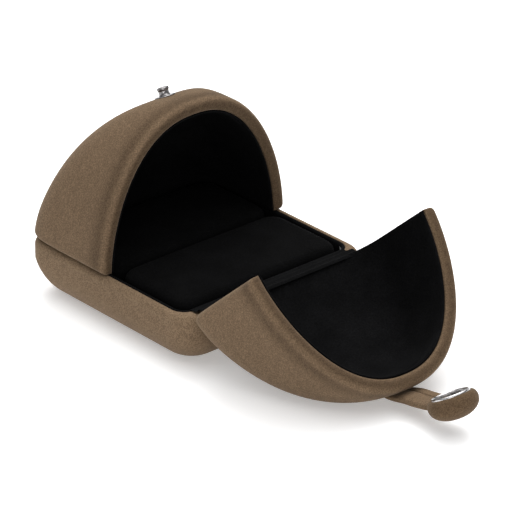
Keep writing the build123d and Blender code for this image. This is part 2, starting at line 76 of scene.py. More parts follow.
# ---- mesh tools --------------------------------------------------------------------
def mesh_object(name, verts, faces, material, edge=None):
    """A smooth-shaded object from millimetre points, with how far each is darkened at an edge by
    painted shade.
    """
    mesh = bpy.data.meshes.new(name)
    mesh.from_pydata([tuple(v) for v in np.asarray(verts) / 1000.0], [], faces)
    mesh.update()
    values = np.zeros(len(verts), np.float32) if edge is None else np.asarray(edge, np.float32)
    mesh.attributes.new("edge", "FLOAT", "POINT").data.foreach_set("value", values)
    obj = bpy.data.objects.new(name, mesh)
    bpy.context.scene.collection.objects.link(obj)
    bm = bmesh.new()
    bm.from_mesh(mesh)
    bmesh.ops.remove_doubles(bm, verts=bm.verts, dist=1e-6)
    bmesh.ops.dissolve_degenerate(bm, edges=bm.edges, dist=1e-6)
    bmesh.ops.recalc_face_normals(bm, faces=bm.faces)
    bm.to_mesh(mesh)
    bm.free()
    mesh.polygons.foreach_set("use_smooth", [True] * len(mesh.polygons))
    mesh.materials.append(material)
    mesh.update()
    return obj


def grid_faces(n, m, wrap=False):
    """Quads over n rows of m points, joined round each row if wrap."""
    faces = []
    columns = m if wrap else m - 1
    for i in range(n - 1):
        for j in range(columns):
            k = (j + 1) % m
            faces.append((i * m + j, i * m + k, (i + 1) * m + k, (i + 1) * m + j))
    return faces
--
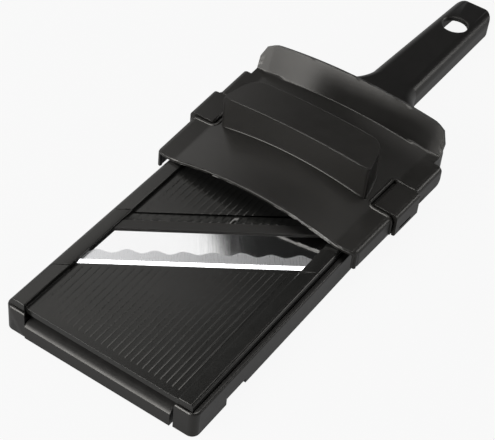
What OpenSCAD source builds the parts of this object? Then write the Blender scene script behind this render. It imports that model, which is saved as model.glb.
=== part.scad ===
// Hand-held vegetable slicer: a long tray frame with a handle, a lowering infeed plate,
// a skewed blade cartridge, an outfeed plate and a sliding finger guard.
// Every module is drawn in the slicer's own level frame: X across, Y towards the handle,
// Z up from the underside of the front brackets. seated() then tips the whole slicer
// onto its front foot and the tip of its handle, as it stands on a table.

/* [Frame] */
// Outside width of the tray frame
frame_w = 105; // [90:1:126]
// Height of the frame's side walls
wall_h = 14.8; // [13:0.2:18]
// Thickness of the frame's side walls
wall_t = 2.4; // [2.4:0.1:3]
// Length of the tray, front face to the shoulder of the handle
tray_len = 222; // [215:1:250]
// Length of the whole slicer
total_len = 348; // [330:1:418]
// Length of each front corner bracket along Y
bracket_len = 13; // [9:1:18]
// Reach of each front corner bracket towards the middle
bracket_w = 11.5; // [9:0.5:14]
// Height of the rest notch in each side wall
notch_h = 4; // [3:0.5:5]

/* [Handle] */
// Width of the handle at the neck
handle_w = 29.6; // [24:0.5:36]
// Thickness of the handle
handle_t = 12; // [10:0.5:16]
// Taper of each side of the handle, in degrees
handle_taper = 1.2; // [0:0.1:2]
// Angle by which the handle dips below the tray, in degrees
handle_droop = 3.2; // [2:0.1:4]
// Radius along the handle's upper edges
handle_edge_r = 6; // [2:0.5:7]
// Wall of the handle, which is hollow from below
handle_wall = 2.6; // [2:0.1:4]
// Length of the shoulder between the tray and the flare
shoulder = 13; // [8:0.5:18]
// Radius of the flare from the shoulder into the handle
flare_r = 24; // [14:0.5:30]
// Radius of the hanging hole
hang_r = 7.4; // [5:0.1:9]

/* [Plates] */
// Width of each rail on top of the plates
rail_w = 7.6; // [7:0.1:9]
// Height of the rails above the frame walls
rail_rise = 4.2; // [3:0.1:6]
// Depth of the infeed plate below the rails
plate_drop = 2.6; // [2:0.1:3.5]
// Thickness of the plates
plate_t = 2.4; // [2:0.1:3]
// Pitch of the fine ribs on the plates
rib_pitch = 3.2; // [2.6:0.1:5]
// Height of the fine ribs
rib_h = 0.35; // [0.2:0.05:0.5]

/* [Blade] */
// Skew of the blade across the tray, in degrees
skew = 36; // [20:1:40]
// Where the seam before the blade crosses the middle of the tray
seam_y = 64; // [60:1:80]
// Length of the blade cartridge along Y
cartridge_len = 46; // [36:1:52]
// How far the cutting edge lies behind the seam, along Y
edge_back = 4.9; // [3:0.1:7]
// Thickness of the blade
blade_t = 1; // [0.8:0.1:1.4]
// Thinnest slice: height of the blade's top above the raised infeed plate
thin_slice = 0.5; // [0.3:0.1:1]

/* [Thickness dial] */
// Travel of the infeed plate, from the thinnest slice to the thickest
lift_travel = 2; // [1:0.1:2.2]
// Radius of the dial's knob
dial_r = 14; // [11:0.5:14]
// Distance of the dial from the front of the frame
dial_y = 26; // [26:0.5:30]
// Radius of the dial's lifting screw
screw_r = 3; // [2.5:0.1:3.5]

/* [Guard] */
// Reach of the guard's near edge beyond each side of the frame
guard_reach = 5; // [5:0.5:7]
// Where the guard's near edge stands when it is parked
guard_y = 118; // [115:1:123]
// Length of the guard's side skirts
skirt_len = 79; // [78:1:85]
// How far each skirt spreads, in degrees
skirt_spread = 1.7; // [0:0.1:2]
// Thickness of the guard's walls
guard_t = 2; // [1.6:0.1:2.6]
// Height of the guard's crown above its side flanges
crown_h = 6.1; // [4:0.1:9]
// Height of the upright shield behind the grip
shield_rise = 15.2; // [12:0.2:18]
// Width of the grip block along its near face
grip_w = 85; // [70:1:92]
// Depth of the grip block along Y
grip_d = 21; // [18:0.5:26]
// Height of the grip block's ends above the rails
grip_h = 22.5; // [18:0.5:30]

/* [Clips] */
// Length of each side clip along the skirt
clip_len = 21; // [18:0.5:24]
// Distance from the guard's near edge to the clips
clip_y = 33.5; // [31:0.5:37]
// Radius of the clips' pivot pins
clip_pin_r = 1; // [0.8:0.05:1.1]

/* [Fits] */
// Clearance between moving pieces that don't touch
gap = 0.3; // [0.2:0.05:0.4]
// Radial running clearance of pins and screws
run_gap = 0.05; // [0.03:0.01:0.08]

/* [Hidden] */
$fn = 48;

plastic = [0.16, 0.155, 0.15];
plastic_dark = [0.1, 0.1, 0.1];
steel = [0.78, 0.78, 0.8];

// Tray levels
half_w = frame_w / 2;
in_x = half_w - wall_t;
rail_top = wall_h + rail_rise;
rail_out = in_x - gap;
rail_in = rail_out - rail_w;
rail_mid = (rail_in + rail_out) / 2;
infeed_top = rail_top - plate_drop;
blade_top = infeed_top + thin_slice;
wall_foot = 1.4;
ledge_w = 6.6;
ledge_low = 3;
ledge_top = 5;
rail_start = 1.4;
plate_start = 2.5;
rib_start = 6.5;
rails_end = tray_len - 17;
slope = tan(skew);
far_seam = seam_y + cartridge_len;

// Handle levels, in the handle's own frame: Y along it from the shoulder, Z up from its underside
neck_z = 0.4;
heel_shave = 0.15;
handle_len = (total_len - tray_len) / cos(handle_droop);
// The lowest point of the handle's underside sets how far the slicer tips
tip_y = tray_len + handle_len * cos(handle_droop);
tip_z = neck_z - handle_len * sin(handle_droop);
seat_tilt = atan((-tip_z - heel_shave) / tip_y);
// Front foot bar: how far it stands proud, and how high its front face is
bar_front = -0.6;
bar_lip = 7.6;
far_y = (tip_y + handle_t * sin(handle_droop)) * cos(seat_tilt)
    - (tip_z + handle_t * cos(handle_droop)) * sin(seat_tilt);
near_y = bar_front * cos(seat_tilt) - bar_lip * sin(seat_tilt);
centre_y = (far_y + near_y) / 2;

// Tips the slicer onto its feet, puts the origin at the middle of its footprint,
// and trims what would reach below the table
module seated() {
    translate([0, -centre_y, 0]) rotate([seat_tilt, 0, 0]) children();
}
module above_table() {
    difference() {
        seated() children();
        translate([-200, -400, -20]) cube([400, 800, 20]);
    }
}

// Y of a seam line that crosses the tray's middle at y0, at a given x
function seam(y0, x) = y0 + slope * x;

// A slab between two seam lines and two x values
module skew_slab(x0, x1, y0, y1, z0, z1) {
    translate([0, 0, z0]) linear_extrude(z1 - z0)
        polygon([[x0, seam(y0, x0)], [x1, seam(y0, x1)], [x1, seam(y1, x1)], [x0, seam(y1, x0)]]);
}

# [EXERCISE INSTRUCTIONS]
Your task is to list each line of the records with the word "this".

# [WRITTEN ANSWER]
Keep writing the build123d and Blender code for this image. This is part 2, starting at line 76 of scene.py. More parts follow.
What OpenSCAD source builds the parts of this object? Then write the Blender scene script behind this render. It imports that model, which is saved as model.glb.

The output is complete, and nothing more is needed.